Reproduce all of the material exactly as shown.

(begin)

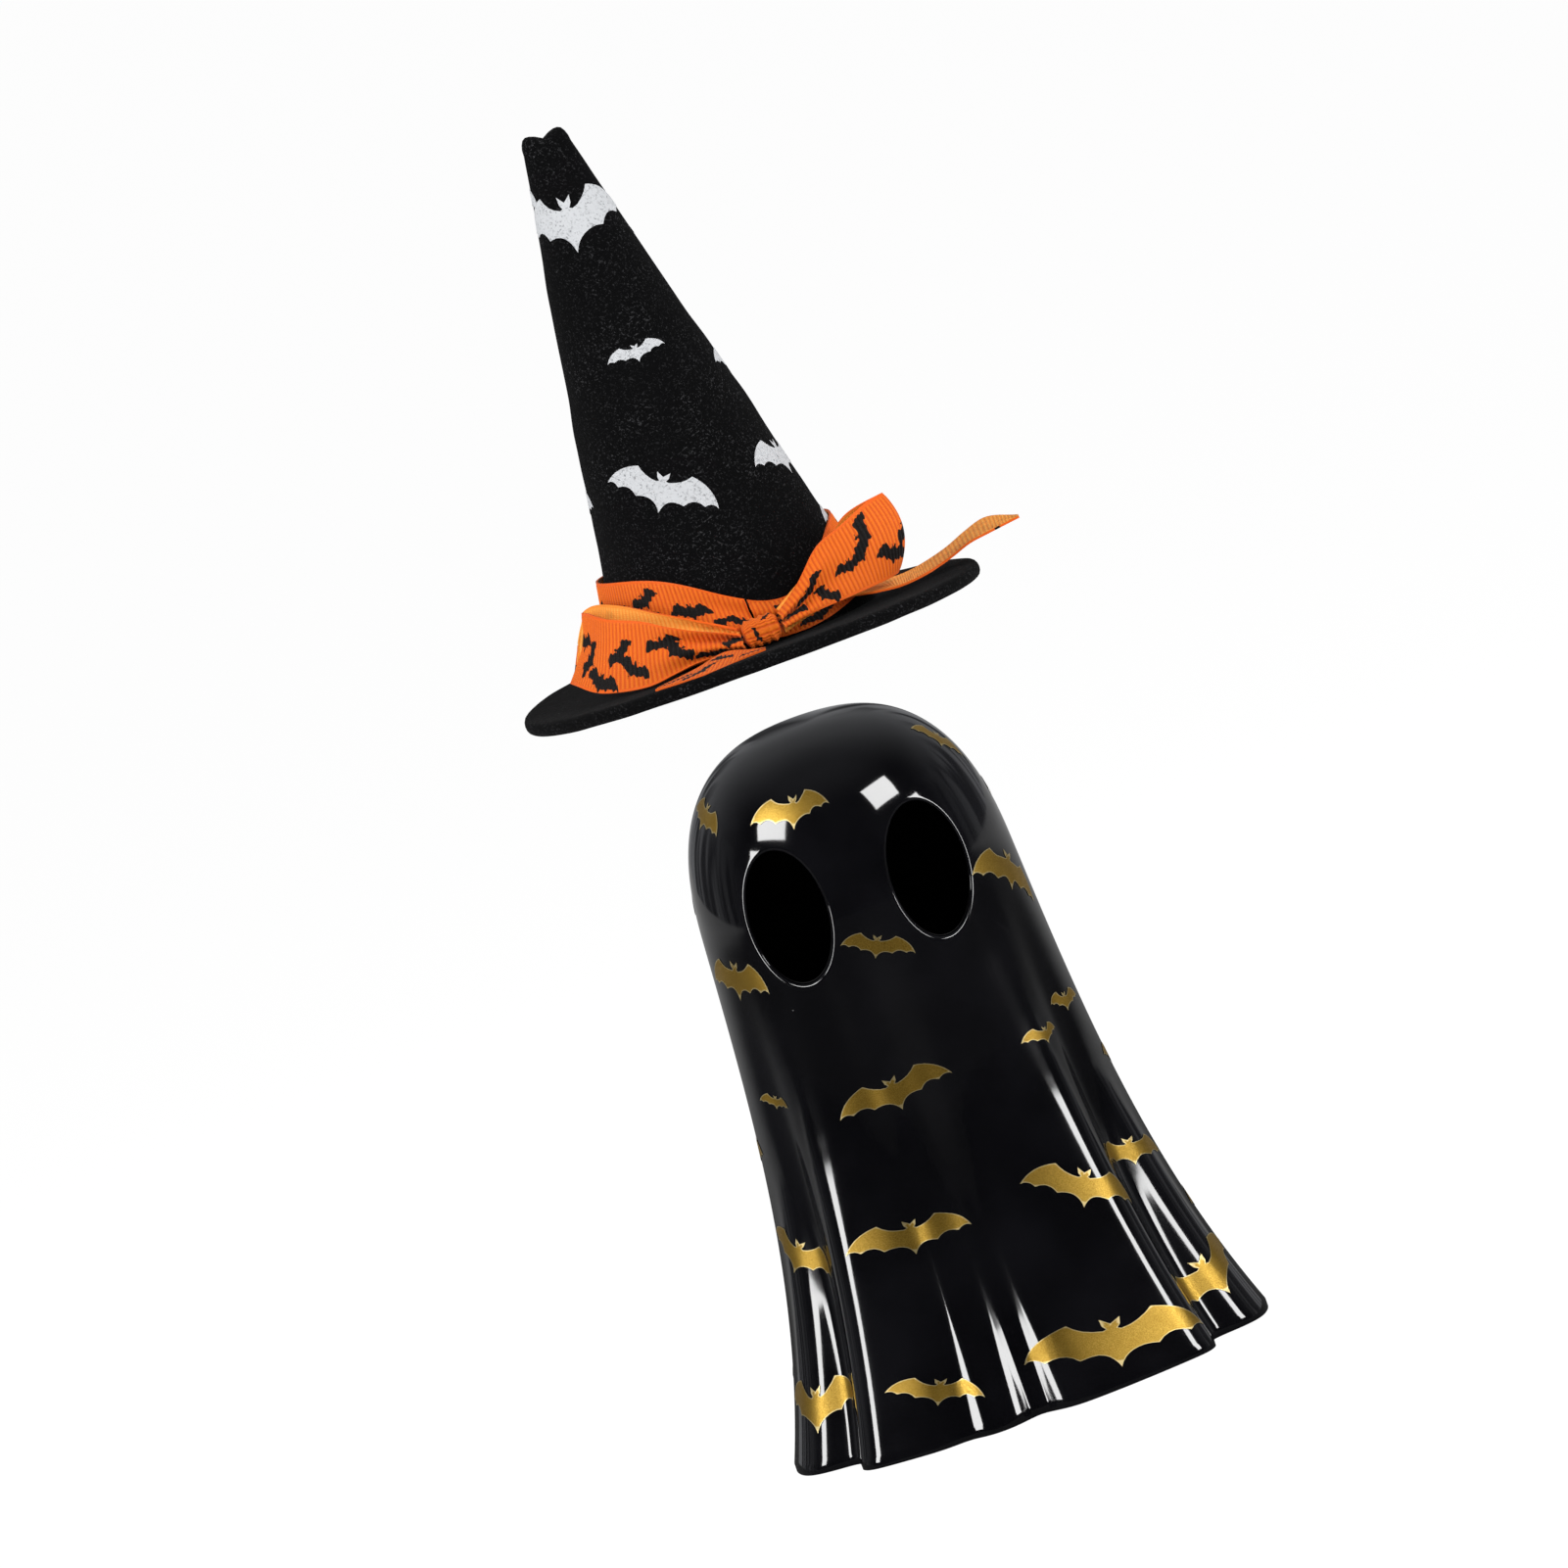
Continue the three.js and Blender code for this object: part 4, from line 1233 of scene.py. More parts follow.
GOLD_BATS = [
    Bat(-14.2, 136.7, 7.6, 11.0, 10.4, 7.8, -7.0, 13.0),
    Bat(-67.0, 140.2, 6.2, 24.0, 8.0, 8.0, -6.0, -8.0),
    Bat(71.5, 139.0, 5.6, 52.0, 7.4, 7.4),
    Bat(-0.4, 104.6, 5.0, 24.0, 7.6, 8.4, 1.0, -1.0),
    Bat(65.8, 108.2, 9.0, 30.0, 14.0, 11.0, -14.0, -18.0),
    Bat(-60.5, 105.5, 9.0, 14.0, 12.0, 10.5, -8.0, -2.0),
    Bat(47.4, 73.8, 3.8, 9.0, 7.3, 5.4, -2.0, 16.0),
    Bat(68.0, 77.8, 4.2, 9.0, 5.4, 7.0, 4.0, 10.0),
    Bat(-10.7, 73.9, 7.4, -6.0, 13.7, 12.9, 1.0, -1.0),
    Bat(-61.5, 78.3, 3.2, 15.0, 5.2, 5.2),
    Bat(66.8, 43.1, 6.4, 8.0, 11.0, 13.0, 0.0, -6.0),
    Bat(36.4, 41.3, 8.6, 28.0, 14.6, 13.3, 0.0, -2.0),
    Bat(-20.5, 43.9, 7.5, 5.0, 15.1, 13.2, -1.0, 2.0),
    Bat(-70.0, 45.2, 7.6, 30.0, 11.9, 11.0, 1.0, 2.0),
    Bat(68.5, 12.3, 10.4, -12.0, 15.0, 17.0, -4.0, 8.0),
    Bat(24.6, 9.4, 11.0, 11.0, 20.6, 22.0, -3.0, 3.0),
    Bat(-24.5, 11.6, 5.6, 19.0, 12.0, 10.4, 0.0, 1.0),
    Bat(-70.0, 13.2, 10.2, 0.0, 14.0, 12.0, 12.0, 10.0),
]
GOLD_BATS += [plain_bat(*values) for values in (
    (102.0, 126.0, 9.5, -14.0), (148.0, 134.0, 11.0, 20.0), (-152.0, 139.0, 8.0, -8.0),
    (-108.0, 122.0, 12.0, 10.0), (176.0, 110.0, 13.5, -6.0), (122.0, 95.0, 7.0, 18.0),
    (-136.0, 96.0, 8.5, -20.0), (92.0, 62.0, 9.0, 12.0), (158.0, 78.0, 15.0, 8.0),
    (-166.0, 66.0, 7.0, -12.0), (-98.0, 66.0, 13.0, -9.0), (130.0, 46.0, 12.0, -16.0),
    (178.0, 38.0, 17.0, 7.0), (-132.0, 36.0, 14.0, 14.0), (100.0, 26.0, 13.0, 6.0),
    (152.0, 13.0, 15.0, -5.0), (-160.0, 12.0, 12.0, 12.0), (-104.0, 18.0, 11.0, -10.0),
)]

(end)

### Full output
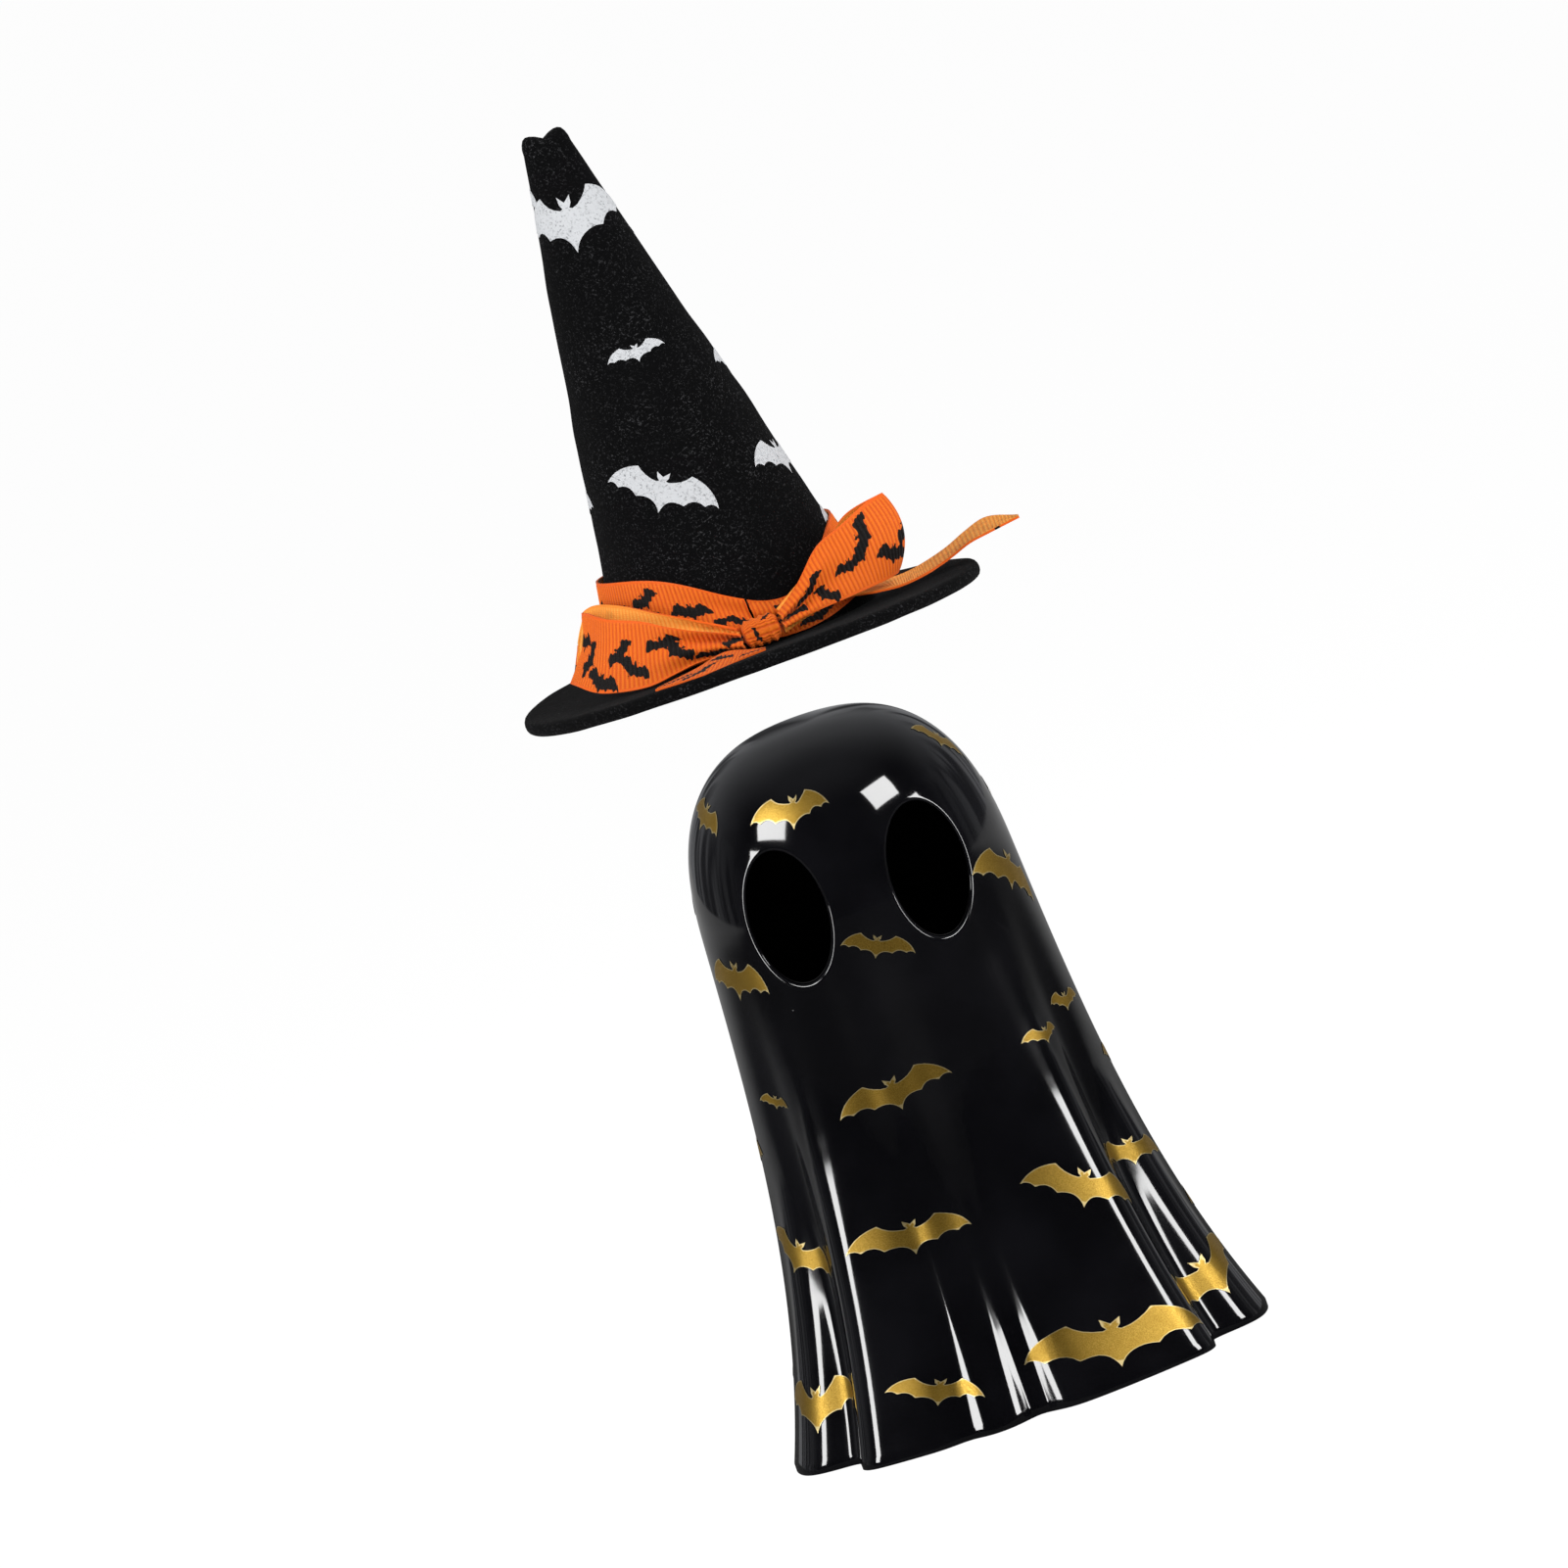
Continue the three.js and Blender code for this object: part 4, from line 1233 of scene.py. More parts follow.
GOLD_BATS = [
    Bat(-14.2, 136.7, 7.6, 11.0, 10.4, 7.8, -7.0, 13.0),
    Bat(-67.0, 140.2, 6.2, 24.0, 8.0, 8.0, -6.0, -8.0),
    Bat(71.5, 139.0, 5.6, 52.0, 7.4, 7.4),
    Bat(-0.4, 104.6, 5.0, 24.0, 7.6, 8.4, 1.0, -1.0),
    Bat(65.8, 108.2, 9.0, 30.0, 14.0, 11.0, -14.0, -18.0),
    Bat(-60.5, 105.5, 9.0, 14.0, 12.0, 10.5, -8.0, -2.0),
    Bat(47.4, 73.8, 3.8, 9.0, 7.3, 5.4, -2.0, 16.0),
    Bat(68.0, 77.8, 4.2, 9.0, 5.4, 7.0, 4.0, 10.0),
    Bat(-10.7, 73.9, 7.4, -6.0, 13.7, 12.9, 1.0, -1.0),
    Bat(-61.5, 78.3, 3.2, 15.0, 5.2, 5.2),
    Bat(66.8, 43.1, 6.4, 8.0, 11.0, 13.0, 0.0, -6.0),
    Bat(36.4, 41.3, 8.6, 28.0, 14.6, 13.3, 0.0, -2.0),
    Bat(-20.5, 43.9, 7.5, 5.0, 15.1, 13.2, -1.0, 2.0),
    Bat(-70.0, 45.2, 7.6, 30.0, 11.9, 11.0, 1.0, 2.0),
    Bat(68.5, 12.3, 10.4, -12.0, 15.0, 17.0, -4.0, 8.0),
    Bat(24.6, 9.4, 11.0, 11.0, 20.6, 22.0, -3.0, 3.0),
    Bat(-24.5, 11.6, 5.6, 19.0, 12.0, 10.4, 0.0, 1.0),
    Bat(-70.0, 13.2, 10.2, 0.0, 14.0, 12.0, 12.0, 10.0),
]
GOLD_BATS += [plain_bat(*values) for values in (
    (102.0, 126.0, 9.5, -14.0), (148.0, 134.0, 11.0, 20.0), (-152.0, 139.0, 8.0, -8.0),
    (-108.0, 122.0, 12.0, 10.0), (176.0, 110.0, 13.5, -6.0), (122.0, 95.0, 7.0, 18.0),
    (-136.0, 96.0, 8.5, -20.0), (92.0, 62.0, 9.0, 12.0), (158.0, 78.0, 15.0, 8.0),
    (-166.0, 66.0, 7.0, -12.0), (-98.0, 66.0, 13.0, -9.0), (130.0, 46.0, 12.0, -16.0),
    (178.0, 38.0, 17.0, 7.0), (-132.0, 36.0, 14.0, 14.0), (100.0, 26.0, 13.0, 6.0),
    (152.0, 13.0, 15.0, -5.0), (-160.0, 12.0, 12.0, 12.0), (-104.0, 18.0, 11.0, -10.0),
)]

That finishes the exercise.